▶ Supplied material:
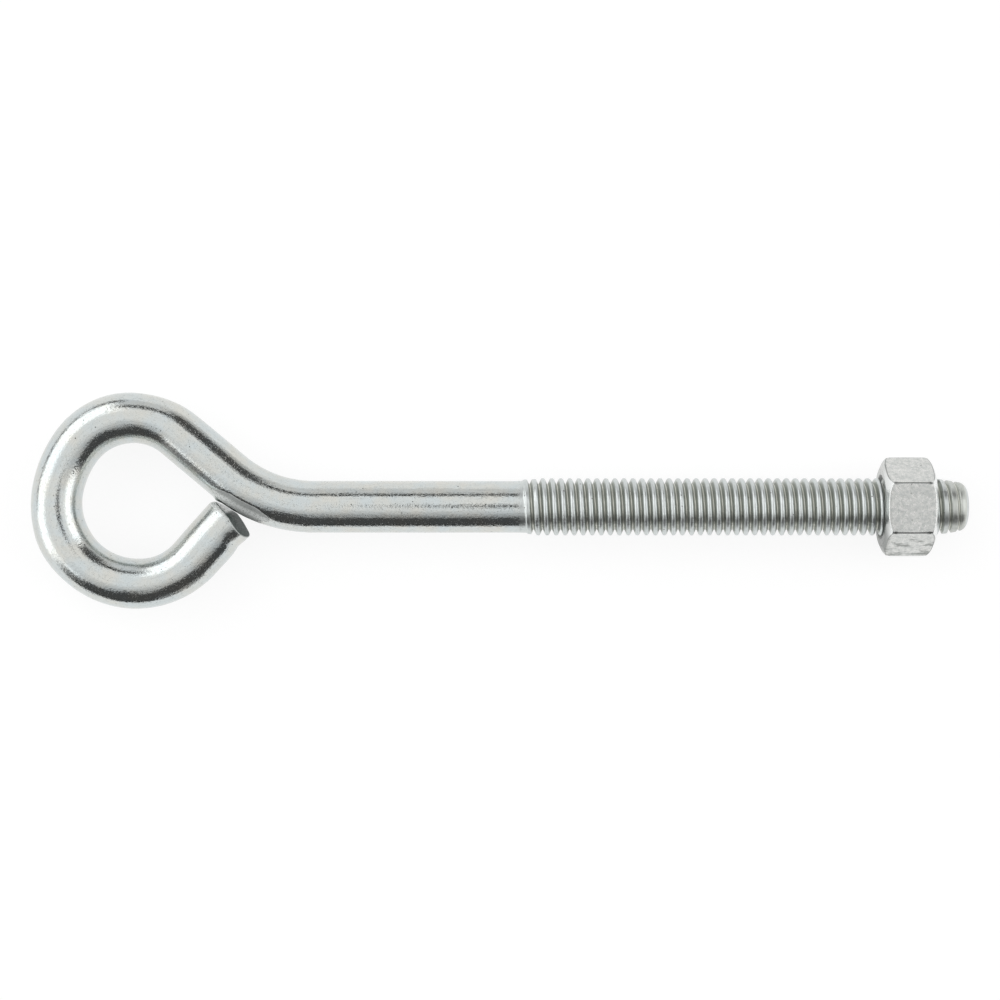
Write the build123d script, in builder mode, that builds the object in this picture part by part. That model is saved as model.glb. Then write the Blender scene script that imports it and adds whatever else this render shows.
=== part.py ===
from build123d import *
from math import cos, radians, sin, tan
import os

# A turned eye bolt with its hex nut, in millimetres.
# One steel rod is bent round into an eye at one end and rolled with a thread at the
# other, and the nut runs on that thread.
# The origin is the centre of the eye's round. +X runs along the shank to the threaded
# point, and +Z stands square to the plane of the eye.

# Whole bolt, from the far side of the eye to the point
overall_length = 202.7

# Thread, half inch with thirteen turns to the inch, as the cylinder that its crests fill
thread_diameter = 12.5
thread_pitch = 25.4 / 13
thread_length = 95.25
runout_length = 2.6

# Bends, as radii of the rod's centre line and the angles that they turn through
eye_radius = 17.3
side_radius = 23.6
side_turn = 22.8
crown_radius = 15.25
crown_turn = 95.3
neck_run_length = 14.1
neck_radius = 28.9
neck_turn = 40.0

# Sheared end of the rod, tucked up under the neck
end_gap = 0.6
end_skew = 2.0
shear_angle = 7.0
end_rounding = 0.5

# Threaded point
taper_length = 7.2
point_rounding = 2.3

# Nut, and how it sits on the thread
hexagon_sides = 6
nut_across_flats = 18.7
nut_thickness = 11.25
nut_face_diameter = 16.8
nut_chamfer_angle = 30.0
nut_corner_rounding = 0.04
countersink_depth = 0.75
thread_clearance = 0.05
nut_turn = 1.4
turns_past_nut = 3.8

# A rolled thread rises as far above the plain rod as it sinks below it, so the rod is
# as thick as the thread's pitch diameter. The point is turned down to the thread's root.
pitch_height = 0.3248
thread_depth = 0.6134
thread_radius = thread_diameter / 2
rod_radius = thread_radius - pitch_height * thread_pitch
root_radius = thread_radius - thread_depth * thread_pitch

point_x = overall_length - eye_radius - rod_radius
thread_start_x = point_x - thread_length

# The eye's round turns through what the other bends leave: the shank then lies along X,
# and the end of the rod meets the neck within end_skew of square.
eye_start_angle = 90.0 - neck_turn + crown_turn + side_turn
eye_turn = 270.0 - crown_turn - side_turn - end_skew

# Centre line of the rod, from the eye's round back over its crown and down the neck
with BuildLine() as rod_line:
    eye_arc = CenterArc((0, 0), eye_radius, eye_start_angle, eye_turn)
    side_arc = JernArc(eye_arc @ 0, (eye_arc % 0) * -1, side_radius, -side_turn)
    crown_arc = JernArc(side_arc @ 1, side_arc % 1, crown_radius, -crown_turn)
    neck_run = Line(crown_arc @ 1, crown_arc @ 1 + (crown_arc % 1) * neck_run_length)
    neck_bend = JernArc(neck_run @ 1, neck_run % 1, neck_radius, neck_turn)
    shank_y = (neck_bend @ 1).Y
    Line(neck_bend @ 1, (thread_start_x, shank_y))

shank_plane = Plane((0, shank_y, 0))
shank_axis = Axis((0, shank_y, 0), (1, 0, 0))

# The straight tail of the rod stops where the nearer corner of its end is end_gap away
# from the neck. Its sheared face leans back towards +Z.
tail_start = eye_arc @ 1
tail_direction = eye_arc % 1
neck_to_eye = Vector(-sin(radians(neck_turn)), -cos(radians(neck_turn)))
eye_depth = (tail_start - neck_run @ 1).dot(neck_to_eye)
corner_reach = rod_radius * (1 + sin(radians(abs(end_skew))))
tail_length = (eye_depth - corner_reach - end_gap) / cos(radians(end_skew))
tail_end = tail_start + tail_direction * tail_length
lean = radians(shear_angle)
shear_plane = Plane(tail_end, z_dir=tail_direction * cos(lean) + Vector(0, 0, sin(lean)))

with BuildPart() as eye_bolt:
    # Straight tail with its sheared end
    with BuildSketch(Plane(tail_start, z_dir=tail_direction)):
        Circle(rod_radius)
    extrude(amount=tail_length + rod_radius * tan(lean))
    split(bisect_by=shear_plane, keep=Keep.BOTTOM)
    sheared_face = eye_bolt.faces().sort_by_distance(tail_end)[0]
    fillet(sheared_face.edges(), radius=end_rounding)

    # Eye, neck and plain shank, bent from the same rod
    with BuildSketch(Plane(tail_start, z_dir=tail_direction)):
        Circle(rod_radius)
    sweep(path=rod_line.line)

    # Thread, with its run-out onto the rod, and the tapered and rounded point
    with BuildSketch(shank_plane) as thread_section:
        with BuildLine():
            Polyline(
                (thread_start_x, 0),
                (thread_start_x, rod_radius),
                (thread_start_x + runout_length, thread_radius),
                (point_x - taper_length, thread_radius),
                (point_x, root_radius),
                (point_x, 0),
                close=True,
            )
        make_face()
        point_corner = thread_section.vertices().sort_by_distance((point_x, shank_y + root_radius, 0))[0]
        fillet(point_corner, radius=point_rounding)
    revolve(axis=shank_axis)
eye_bolt.part.label = "eye_bolt"

# Nut: a hex bar turned with a chamfer on both faces, bored to run on the thread
nut_back_x = point_x - turns_past_nut * thread_pitch
nut_face_x = nut_back_x - nut_thickness
bore_radius = thread_radius + thread_clearance
sink_radius = bore_radius + countersink_depth
face_radius = nut_face_diameter / 2
half_side_angle = 180.0 / hexagon_sides
corner_radius = nut_across_flats / 2 / cos(radians(half_side_angle)) - nut_corner_rounding
chamfer_depth = (corner_radius - face_radius) * tan(radians(nut_chamfer_angle))

with BuildPart() as hex_nut:
    with BuildSketch(Plane((nut_face_x, shank_y, 0), x_dir=(0, 0, 1), z_dir=(1, 0, 0))):
        RegularPolygon(
            nut_across_flats / 2, hexagon_sides, major_radius=False, rotation=half_side_angle + nut_turn
        )
    extrude(amount=nut_thickness)
    with BuildSketch(shank_plane):
        with BuildLine():
            Polyline(
                (nut_face_x, sink_radius),
                (nut_face_x + countersink_depth, bore_radius),
                (nut_back_x - countersink_depth, bore_radius),
                (nut_back_x, sink_radius),
                (nut_back_x, face_radius),
                (nut_back_x - chamfer_depth, corner_radius),
                (nut_face_x + chamfer_depth, corner_radius),
                (nut_face_x, face_radius),
                close=True,
            )
        make_face()
    revolve(axis=shank_axis, mode=Mode.INTERSECT)
hex_nut.part.label = "hex_nut"

os.makedirs("parts", exist_ok=True)
export_step(eye_bolt.part, "parts/eye_bolt.step")
export_step(hex_nut.part, "parts/hex_nut.step")
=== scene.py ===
import math

import bmesh
import bpy
import numpy as np
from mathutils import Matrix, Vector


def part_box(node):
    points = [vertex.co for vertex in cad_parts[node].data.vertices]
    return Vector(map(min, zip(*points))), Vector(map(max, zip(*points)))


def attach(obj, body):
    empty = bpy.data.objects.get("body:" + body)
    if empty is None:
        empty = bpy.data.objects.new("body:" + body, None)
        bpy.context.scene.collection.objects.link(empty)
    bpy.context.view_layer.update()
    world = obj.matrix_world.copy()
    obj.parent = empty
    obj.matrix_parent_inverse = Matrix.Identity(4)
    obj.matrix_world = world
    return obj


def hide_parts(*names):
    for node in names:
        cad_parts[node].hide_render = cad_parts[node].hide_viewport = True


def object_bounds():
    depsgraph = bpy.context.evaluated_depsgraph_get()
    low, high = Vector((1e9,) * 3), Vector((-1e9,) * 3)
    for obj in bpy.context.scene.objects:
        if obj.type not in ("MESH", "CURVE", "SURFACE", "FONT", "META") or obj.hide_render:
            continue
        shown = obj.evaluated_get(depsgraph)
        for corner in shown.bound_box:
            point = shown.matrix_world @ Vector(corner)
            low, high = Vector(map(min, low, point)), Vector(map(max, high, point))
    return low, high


# A zinc plated eye bolt with its nut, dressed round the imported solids.
# Lengths in the settings are millimetres and angles are degrees, unless a note says otherwise.

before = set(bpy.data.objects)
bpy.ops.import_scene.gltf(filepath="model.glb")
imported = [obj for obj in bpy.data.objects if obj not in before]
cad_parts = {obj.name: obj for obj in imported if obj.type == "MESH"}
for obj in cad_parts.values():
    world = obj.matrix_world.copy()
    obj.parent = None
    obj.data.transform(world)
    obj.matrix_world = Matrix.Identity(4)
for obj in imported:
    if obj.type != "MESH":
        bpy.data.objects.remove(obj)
cadLow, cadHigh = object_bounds()
boltLow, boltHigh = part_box("eye_bolt")
nutLow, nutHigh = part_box("hex_nut")
mm = 0.001
turn = 2 * math.pi
print("frame loaded", [round(v / mm, 2) for v in (*cadLow, *cadHigh)])


def smoothStep(a, b, v):
    # 0 at a, 1 at b and beyond, and 3u^2 - 2u^3 of the share u between them
    u = np.clip((v - a) / (b - a), 0, 1)
    return u * u * (3 - 2 * u)


def smoothMax(a, b, k):
    # the larger of two heights, with the corner between them filled over a difference of k
    return np.maximum(a, b) + np.maximum(k - np.abs(a - b), 0) ** 2 / (4 * k)


def smoothMin(a, b, k):
    # the smaller of two heights, with the corner between them rounded off in the same way
    return -smoothMax(-a, -b, k)


def bell(offset, width):
    # 1 in the middle, falling as e to the minus square of the offset over the width
    return np.exp(-(offset / width) ** 2)


def facing(around, direction, power=1):
    # the cosine of the angle to a direction, raised to a power, and nought on the far side
    return np.clip(np.cos(around - math.radians(direction)), 0, 1) ** power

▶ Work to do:
Your task is to repeat exactly the lines from the one that contains "revolve(axis=shank_axis, mode=Mode.INTERSECT)" through the one that contains "return low, high", with both end lines included.

▶ Result of the exercise:
    revolve(axis=shank_axis, mode=Mode.INTERSECT)
hex_nut.part.label = "hex_nut"

os.makedirs("parts", exist_ok=True)
export_step(eye_bolt.part, "parts/eye_bolt.step")
export_step(hex_nut.part, "parts/hex_nut.step")
=== scene.py ===
import math

import bmesh
import bpy
import numpy as np
from mathutils import Matrix, Vector


def part_box(node):
    points = [vertex.co for vertex in cad_parts[node].data.vertices]
    return Vector(map(min, zip(*points))), Vector(map(max, zip(*points)))


def attach(obj, body):
    empty = bpy.data.objects.get("body:" + body)
    if empty is None:
        empty = bpy.data.objects.new("body:" + body, None)
        bpy.context.scene.collection.objects.link(empty)
    bpy.context.view_layer.update()
    world = obj.matrix_world.copy()
    obj.parent = empty
    obj.matrix_parent_inverse = Matrix.Identity(4)
    obj.matrix_world = world
    return obj


def hide_parts(*names):
    for node in names:
        cad_parts[node].hide_render = cad_parts[node].hide_viewport = True


def object_bounds():
    depsgraph = bpy.context.evaluated_depsgraph_get()
    low, high = Vector((1e9,) * 3), Vector((-1e9,) * 3)
    for obj in bpy.context.scene.objects:
        if obj.type not in ("MESH", "CURVE", "SURFACE", "FONT", "META") or obj.hide_render:
            continue
        shown = obj.evaluated_get(depsgraph)
        for corner in shown.bound_box:
            point = shown.matrix_world @ Vector(corner)
            low, high = Vector(map(min, low, point)), Vector(map(max, high, point))
    return low, high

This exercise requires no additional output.